The grub is a tomatoe worm. It can bore through your stalk and you can't even see it until the whole plant is dead. If you remove every worm you should be ok. But I have had mature plants suddenly die, and cutting apart the plant reveals the worm.


----------



## kingfisher 11 (Jan 26, 2000)

I was going to start a separate post but maybe I can get a answer here first.

My tomatoes seem to have crazy forms and are black on the bottoms. They are green and not yet turned red. I have also noticed the plants around the base have turned yellow and are looking like they have cancer. I had this happen to last years plants.

I did something this year and last they may have caused it, just not sure and want to rule that out. I sprayed the plants with Miracle grow quite heavy. Is it possible I burned the plants? The tops look good and only my large tomatoes are like this. The cherry tomatoes are fine just like last year.


----------



## GVSUKUSH (Mar 9, 2004)

kingfisher 11 said:


> I was going to start a separate post but maybe I can get a answer here first.
> 
> My tomatoes seem to have crazy forms and are black on the bottoms. They are green and not yet turned red. I have also noticed the plants around the base have turned yellow and are looking like they have cancer. I had this happen to last years plants.
> 
> I did something this year and last they may have caused it, just not sure and want to rule that out. I sprayed the plants with Miracle grow quite heavy. Is it possible I burned the plants? The tops look good and only my large tomatoes are like this. The cherry tomatoes are fine just like last year.
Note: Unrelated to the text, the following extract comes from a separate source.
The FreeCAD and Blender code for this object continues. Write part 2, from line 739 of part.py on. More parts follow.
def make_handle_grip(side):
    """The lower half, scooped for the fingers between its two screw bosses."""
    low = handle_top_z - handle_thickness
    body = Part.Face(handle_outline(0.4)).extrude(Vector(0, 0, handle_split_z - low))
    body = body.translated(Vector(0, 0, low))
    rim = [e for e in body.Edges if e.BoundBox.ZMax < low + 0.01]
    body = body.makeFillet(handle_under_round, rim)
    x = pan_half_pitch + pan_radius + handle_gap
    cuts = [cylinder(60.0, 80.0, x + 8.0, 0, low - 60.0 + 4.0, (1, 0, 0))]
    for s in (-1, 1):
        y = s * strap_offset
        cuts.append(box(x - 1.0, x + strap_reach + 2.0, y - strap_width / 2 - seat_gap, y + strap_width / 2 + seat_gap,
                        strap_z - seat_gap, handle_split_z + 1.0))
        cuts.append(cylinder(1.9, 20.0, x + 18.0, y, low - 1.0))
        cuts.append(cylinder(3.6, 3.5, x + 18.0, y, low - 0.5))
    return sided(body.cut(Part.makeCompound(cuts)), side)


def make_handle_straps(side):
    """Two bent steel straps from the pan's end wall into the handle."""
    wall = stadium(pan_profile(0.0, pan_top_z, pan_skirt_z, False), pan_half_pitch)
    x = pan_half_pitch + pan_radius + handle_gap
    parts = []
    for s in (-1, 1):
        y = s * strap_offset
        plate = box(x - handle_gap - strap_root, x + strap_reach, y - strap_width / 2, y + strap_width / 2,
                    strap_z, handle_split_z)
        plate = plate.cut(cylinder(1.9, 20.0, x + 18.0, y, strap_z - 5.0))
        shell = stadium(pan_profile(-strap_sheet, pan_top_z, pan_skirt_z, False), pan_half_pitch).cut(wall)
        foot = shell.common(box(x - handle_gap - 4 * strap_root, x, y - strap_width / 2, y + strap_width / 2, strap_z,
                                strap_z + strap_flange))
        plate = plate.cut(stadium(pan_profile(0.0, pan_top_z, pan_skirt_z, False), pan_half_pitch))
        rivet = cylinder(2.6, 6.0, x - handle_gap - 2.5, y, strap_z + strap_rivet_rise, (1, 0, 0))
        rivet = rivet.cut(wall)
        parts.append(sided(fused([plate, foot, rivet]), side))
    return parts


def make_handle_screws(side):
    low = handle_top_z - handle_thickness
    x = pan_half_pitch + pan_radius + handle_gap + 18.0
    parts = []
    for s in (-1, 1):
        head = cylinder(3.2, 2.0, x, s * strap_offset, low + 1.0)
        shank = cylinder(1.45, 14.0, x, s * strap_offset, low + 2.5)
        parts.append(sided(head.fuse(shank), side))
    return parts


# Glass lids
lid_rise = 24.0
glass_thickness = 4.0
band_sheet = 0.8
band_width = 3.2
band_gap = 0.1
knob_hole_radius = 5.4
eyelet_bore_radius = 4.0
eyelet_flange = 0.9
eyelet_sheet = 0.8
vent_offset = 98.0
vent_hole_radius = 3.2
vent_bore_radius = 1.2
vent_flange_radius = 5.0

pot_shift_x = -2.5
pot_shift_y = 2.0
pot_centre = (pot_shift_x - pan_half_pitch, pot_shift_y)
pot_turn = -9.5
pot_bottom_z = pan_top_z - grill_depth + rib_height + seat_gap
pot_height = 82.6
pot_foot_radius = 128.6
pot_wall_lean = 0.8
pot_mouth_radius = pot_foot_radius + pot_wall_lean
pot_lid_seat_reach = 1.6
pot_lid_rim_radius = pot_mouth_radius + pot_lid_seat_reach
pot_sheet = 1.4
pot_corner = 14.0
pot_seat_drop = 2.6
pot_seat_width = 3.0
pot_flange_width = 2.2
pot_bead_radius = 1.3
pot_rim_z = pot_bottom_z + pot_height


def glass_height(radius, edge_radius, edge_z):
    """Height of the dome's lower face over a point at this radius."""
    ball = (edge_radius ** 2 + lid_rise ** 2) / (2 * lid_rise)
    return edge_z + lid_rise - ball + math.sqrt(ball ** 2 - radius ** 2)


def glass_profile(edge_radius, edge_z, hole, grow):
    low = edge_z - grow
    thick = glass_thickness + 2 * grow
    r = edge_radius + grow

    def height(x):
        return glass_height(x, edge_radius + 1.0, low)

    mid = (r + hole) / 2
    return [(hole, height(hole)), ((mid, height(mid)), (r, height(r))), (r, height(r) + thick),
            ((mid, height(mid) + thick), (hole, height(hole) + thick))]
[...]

I have 3 tomato plants, only 1 of them seems to be really healthy. Early on the Miricle grew the hell outta them and they grew like crazy, loaded with big tomato's. Then came the blight ( I don't think it was fromt he miricle grow), yellow and black spots on the leaves, but it didn't seem to hurt the tomato's themselves.
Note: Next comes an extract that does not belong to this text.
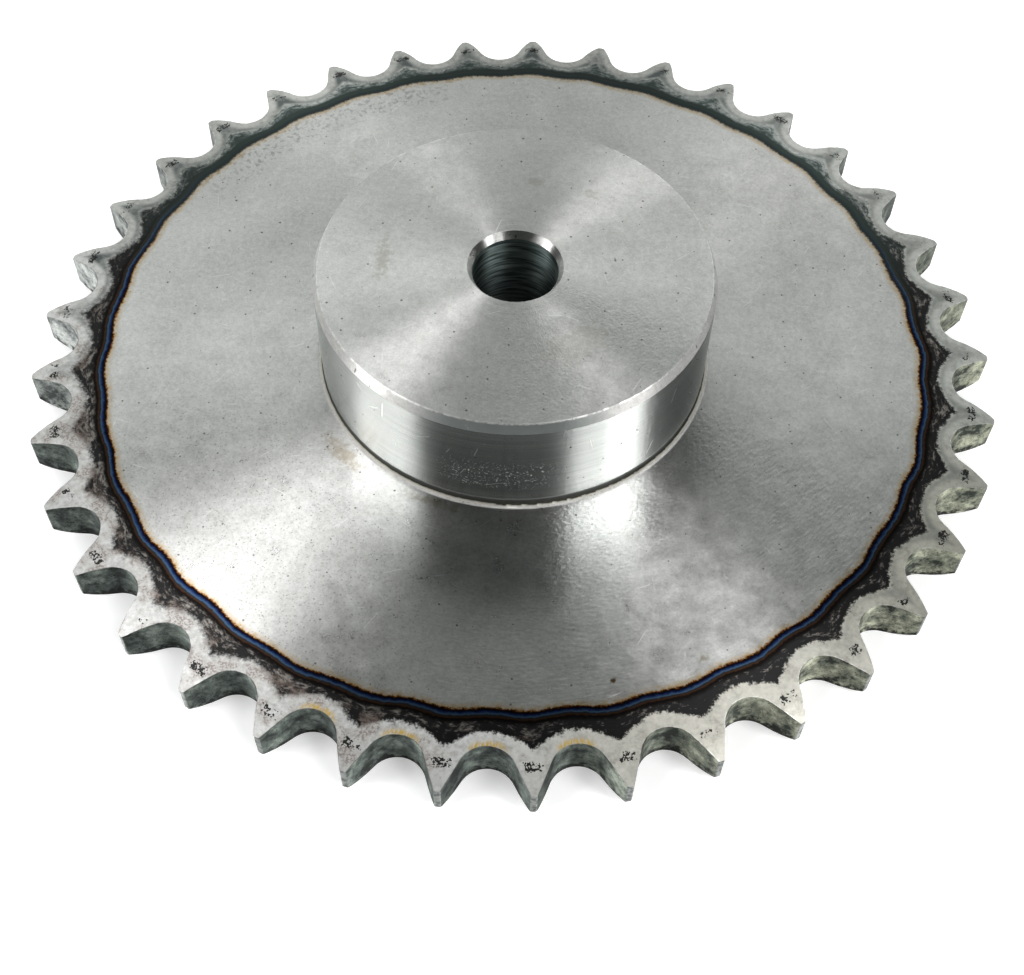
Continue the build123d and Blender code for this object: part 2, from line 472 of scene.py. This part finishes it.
def residue_dabs(tree, place, tooth, noise):
    """Rows of black dabs left on the relieved sides of the teeth."""
    near = off_line(tree, place["radius"], RESIDUE_ROW)
    near = add(tree, "MapRange", [near, 0.6, 1.9, 1.0, 0.0], **SMOOTH)
    patch = add(tree, "MapRange", [noise["blotch"], 0.38, 0.52, 0.3, 1.0])
    middle = add(tree, "MapRange", [tooth["wave"], 0.55, 0.85, 0.0, 1.0])
    level = both(tree, near, patch, middle)
    lumps = add(tree, "Math", [noise["grit"], 1.3, noise["streak"]], operation="MULTIPLY_ADD")
    total = add(tree, "Math", [level, 0.62, lumps], operation="MULTIPLY_ADD")
    mask = add(tree, "MapRange", [total, 1.68, 1.76, 0.0, 1.0], **SMOOTH)
    row = add(tree, "MapRange", [level, 0.0, 0.1, 0.0, 1.0])
    finish = {"colour": linear("#141311"), "rough": 0.6, "metal": 0.2}
    return finish, both(tree, mask, row, place["level"])


def straw_ticks(tree, place, tooth):
    """Gold temper ticks on the root edges, on the near side."""
    across = add(tree, "Math", [place["angle"], 240.0], operation="MULTIPLY")
    slow = add(tree, "Math", [place["radius"], 0.5], operation="MULTIPLY")
    ticks = add(tree, "TexNoise", [add(tree, "CombineXYZ", [across, slow, 0.0]), None, 1.0, 1.0, 0.5])
    ticks = add(tree, "MapRange", [ticks, 0.4, 0.56, 0.2, 1.0])
    reach = add(tree, "MapRange", [tooth["depth"], 0.5, 1.8, 1.0, 0.0], **SMOOTH)
    root = add(tree, "Math", [tooth["local"]], operation="ABSOLUTE")
    root = add(tree, "MapRange", [root, radians(1.4), radians(2.6), 1.0, 0.0], **SMOOTH)
    near = facing_side(tree, place, *STRAW_TICK_SIDE)
    finish = {"colour": linear("#c9a851")}
    return finish, both(tree, ticks, reach, root, near, place["level"])


def edge_highlights(tree, place, tooth, noise):
    """Bright line along the edges of the gaps, a painted highlight for their small edge break, broken by
    grime.
    """
    line = add(tree, "MapRange", [tooth["depth"], 0.08, 0.26, 1.0, 0.0], **SMOOTH)
    broken = add(tree, "MapRange", [noise["fleck"], 0.42, 0.62, 0.0, 0.6])
    teeth = add(tree, "MapRange", [place["radius"], TEETH_START, TEETH_START + 1.0, 0.0, 1.0])
    # painted highlight: near-white where the gaps' small edge break would catch the light
    finish = {"colour": linear("#f0efec"), "rough": 0.35, "metal": 1.0}
    return finish, both(tree, line, broken, teeth, place["level"])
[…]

I was having problems with what I thought were tomato worms, so I sprayed them with Sevin. Seemed to work. Then yesterday I found out that the "white worms" my wife saw on one of the tomato's was really a slug. Found dozens of them, any branch near the ground had alot of slugs. 

My dad said that flat beer in a pan works, a rotten board, newspaper, or slug be gone. Anyone else had problems with slugs?


----------



## MSUICEMAN (Jan 9, 2002)

yup, last year we had a bad slug problem, so early this year i put slug killer down. Worked pretty good, we still get a few but nothing like it was before. I'm thinking of finding another slug killer that allows immediate harvest after applying, hopefully eliminating them for good.

steve


----------